Well, my pieced-together pants are finally finished. Here’s the front.
Y’know, I took about 15 pictures of these darn pants. I don’t know what it is about the fabric, the pants or me, but I just couldn’t get a decent (publishable) picture that I was willing to show you. This is the best of them. Does anyone else have such a hard time shooting pants pics? I mean, from this picture, you’d think the pants don’t hang properly, yet they do when I’m wearing them!
I lined these, although the pattern doesn’t call for lining. I just like to have lined pants because I feel they hang better and, with a drapey fabric like the RPL I’ve sewn used, the lining helps the garment fit properly over those famous problem areas we all know about.

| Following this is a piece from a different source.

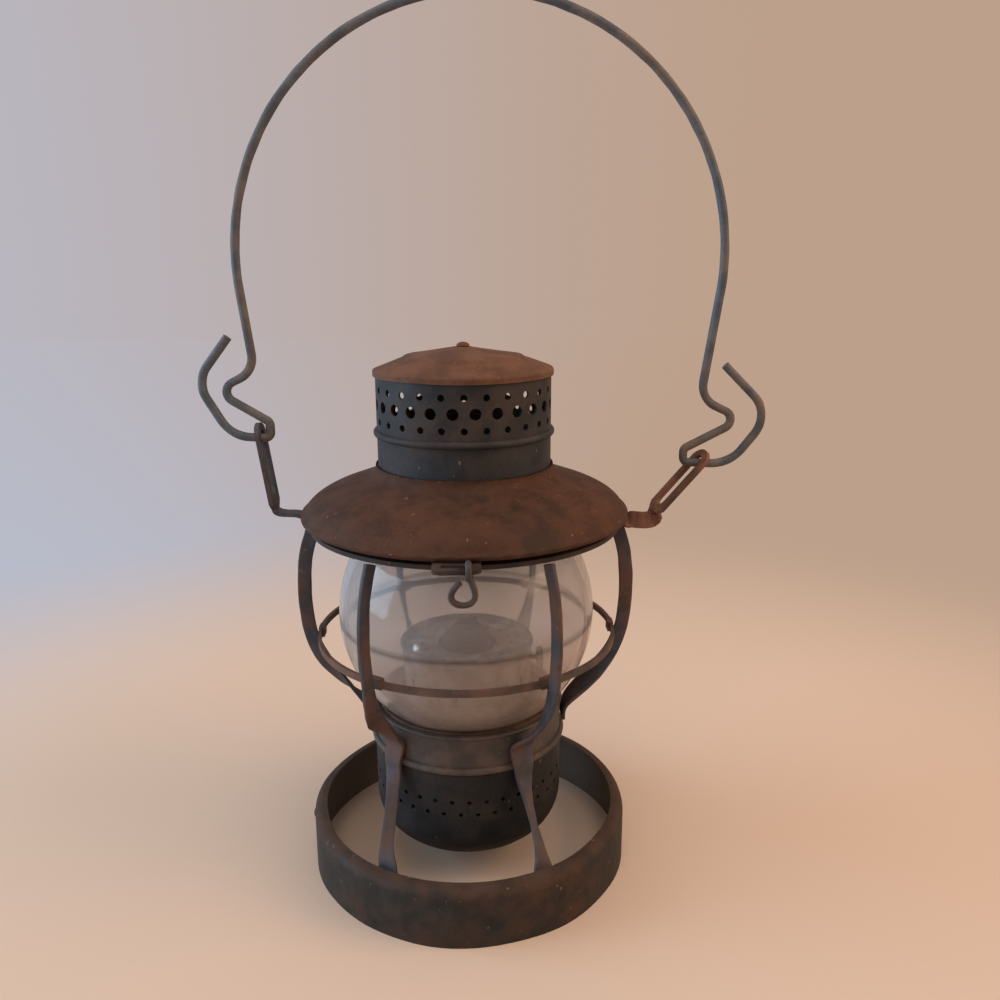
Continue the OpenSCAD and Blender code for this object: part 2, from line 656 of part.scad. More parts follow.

I have one caveat with this pattern: the crotch front is really long. See?
I had to trim the pants a good 1.5” at the centre front, tapering to the side seams, to get the crotch to sit at the right level. Maybe this was a deliberate design feature for the “mature figure” that Vogue Woman patterns are meant for? I have not had this problem on pants before, so I was a bit surprised to have to alter them.

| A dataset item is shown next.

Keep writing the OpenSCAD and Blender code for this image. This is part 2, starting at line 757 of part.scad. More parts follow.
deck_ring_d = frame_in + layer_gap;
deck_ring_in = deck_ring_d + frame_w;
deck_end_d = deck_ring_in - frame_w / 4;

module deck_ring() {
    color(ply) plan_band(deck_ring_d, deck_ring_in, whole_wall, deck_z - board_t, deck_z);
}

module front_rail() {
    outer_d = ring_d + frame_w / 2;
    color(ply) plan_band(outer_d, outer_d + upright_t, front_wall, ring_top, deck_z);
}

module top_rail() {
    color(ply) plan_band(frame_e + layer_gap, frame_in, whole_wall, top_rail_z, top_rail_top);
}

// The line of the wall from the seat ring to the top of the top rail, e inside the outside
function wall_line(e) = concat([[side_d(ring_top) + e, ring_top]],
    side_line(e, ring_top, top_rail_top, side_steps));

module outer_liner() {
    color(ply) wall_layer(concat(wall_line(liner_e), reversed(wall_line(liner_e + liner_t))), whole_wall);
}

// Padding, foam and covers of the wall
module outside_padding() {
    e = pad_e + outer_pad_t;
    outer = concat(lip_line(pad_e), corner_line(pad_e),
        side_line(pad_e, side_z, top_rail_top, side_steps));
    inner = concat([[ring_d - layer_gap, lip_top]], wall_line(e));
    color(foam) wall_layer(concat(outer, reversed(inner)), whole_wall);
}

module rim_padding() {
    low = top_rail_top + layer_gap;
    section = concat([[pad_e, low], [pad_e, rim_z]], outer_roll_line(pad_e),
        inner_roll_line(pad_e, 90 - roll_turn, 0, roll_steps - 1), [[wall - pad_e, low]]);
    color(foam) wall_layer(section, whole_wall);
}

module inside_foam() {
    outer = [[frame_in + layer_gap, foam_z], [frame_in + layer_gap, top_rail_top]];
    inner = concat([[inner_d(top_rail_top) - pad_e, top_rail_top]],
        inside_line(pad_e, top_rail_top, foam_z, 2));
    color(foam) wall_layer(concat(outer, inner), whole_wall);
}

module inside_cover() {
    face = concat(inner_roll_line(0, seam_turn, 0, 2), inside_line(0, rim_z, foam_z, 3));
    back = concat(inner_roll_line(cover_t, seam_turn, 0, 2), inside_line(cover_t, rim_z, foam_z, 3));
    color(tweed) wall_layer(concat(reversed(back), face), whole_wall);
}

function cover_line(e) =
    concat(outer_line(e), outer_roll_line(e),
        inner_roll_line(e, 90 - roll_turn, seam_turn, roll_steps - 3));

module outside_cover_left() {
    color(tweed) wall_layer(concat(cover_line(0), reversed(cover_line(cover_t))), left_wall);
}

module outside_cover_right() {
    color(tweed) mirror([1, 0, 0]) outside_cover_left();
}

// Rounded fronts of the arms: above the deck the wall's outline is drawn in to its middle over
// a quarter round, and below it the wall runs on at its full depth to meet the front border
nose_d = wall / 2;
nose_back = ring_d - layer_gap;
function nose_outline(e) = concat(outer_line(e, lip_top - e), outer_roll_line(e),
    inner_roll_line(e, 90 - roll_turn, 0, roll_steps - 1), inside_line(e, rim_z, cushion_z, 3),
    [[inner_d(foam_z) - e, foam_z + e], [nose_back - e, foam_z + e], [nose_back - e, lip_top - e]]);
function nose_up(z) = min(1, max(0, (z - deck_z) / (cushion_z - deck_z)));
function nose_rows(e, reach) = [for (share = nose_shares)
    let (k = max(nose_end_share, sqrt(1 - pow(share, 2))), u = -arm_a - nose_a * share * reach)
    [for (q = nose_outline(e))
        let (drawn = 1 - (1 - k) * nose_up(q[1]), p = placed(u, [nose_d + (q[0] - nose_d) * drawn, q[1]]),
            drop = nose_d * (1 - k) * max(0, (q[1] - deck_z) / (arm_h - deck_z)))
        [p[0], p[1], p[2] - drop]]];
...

And here’s the back centre zipper. Lovely and simple to put in without any fussing with facings, yadda yadda bladda like you need to do with a front fly zipper. Sometimes you just want something simple to sew up, and forgo the endless fussing of tailoring (although my next pair will involve said tailoring).

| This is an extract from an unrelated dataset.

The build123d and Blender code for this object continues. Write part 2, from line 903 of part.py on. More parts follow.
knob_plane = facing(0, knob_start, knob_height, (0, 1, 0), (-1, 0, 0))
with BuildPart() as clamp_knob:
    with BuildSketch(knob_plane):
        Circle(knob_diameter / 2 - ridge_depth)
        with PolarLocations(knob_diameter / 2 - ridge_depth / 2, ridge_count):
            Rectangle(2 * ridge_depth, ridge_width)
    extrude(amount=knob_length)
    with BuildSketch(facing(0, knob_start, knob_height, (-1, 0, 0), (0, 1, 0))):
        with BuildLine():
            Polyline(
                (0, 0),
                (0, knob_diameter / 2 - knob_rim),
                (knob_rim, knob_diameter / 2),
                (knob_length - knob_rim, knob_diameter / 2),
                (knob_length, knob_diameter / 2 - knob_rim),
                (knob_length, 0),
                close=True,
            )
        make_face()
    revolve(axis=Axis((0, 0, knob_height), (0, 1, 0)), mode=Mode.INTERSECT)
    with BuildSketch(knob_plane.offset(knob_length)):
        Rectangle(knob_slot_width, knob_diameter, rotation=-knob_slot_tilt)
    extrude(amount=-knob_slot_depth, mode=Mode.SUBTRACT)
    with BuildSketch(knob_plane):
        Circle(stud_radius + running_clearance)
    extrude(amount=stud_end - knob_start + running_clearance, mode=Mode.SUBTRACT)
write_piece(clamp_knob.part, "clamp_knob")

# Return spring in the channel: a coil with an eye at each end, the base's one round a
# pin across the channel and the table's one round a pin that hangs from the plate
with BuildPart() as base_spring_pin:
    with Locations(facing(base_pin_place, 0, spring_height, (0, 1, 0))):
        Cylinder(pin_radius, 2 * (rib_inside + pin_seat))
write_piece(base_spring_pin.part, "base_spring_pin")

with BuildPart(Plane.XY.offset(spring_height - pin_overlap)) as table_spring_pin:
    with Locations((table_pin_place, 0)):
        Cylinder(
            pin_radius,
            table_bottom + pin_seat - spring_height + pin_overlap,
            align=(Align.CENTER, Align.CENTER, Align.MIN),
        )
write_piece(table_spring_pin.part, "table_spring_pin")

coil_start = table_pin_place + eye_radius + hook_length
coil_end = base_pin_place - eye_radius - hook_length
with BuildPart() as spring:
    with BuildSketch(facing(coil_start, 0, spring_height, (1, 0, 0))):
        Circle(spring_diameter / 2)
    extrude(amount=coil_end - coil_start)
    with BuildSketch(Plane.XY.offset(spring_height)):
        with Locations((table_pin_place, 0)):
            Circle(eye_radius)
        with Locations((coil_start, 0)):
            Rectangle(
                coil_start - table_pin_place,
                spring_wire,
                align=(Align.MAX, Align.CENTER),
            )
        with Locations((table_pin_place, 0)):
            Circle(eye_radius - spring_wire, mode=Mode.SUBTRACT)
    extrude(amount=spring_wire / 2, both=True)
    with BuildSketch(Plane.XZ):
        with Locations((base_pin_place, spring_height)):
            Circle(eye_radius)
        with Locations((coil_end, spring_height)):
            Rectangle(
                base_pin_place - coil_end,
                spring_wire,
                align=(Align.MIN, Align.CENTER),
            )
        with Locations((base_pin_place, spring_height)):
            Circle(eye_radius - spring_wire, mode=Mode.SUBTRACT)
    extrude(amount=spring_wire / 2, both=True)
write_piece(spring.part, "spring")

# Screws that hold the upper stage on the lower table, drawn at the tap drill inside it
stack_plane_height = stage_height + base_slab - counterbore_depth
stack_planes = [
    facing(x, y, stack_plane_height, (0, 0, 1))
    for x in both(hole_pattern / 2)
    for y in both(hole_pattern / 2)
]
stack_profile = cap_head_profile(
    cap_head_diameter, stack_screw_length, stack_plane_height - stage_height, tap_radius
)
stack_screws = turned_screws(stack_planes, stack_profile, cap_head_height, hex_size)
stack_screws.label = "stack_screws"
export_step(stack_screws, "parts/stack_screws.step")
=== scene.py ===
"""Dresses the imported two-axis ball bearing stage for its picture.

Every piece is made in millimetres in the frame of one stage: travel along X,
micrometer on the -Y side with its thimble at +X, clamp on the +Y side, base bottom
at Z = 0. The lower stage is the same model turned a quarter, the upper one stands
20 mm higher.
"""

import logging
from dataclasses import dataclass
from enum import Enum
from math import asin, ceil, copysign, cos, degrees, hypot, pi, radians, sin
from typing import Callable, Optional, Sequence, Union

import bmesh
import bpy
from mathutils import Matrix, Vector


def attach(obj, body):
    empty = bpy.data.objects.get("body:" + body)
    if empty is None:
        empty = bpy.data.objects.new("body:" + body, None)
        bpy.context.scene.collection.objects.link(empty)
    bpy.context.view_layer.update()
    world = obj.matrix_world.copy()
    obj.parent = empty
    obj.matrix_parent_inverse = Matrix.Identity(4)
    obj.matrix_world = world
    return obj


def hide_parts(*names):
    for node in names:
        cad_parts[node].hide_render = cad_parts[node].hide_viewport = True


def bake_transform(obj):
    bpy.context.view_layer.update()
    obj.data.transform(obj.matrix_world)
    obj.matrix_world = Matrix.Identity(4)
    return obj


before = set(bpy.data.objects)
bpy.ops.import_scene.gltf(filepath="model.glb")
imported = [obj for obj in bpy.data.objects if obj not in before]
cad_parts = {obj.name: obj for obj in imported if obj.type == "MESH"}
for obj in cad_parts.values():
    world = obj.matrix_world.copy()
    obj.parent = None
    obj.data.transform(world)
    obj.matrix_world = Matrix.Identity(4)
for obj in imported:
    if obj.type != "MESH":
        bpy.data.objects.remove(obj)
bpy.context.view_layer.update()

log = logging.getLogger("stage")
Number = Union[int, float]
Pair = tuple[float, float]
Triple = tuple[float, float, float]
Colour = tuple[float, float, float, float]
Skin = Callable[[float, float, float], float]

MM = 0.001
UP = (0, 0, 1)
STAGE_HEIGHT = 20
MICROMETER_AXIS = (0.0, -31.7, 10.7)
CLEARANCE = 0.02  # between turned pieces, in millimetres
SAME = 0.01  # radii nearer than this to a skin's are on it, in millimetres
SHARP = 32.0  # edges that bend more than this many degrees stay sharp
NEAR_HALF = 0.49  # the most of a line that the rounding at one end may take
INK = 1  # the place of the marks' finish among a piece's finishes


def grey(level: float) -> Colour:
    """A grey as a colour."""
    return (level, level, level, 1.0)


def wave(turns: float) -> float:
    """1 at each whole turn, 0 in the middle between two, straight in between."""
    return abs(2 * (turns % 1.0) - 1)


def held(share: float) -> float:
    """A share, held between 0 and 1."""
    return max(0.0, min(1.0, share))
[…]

The pants waistline sits high – right smack at the natural waist. I added a waistband of 2” in height (depth? width?) to act as a sort of built in shapewear feature. I was pleasantly surprised at how the pants sit at the waist. I was expecting the more modern below-the-waist thingy, which is fine, but I’m liking this design.
This will be a great pair of self-stitched pants for daily wear, which is what I needed to add to my wardrobe to get ready for Me-Made-March in 2011.
Well, one (chocolate item) down, and the dress to go!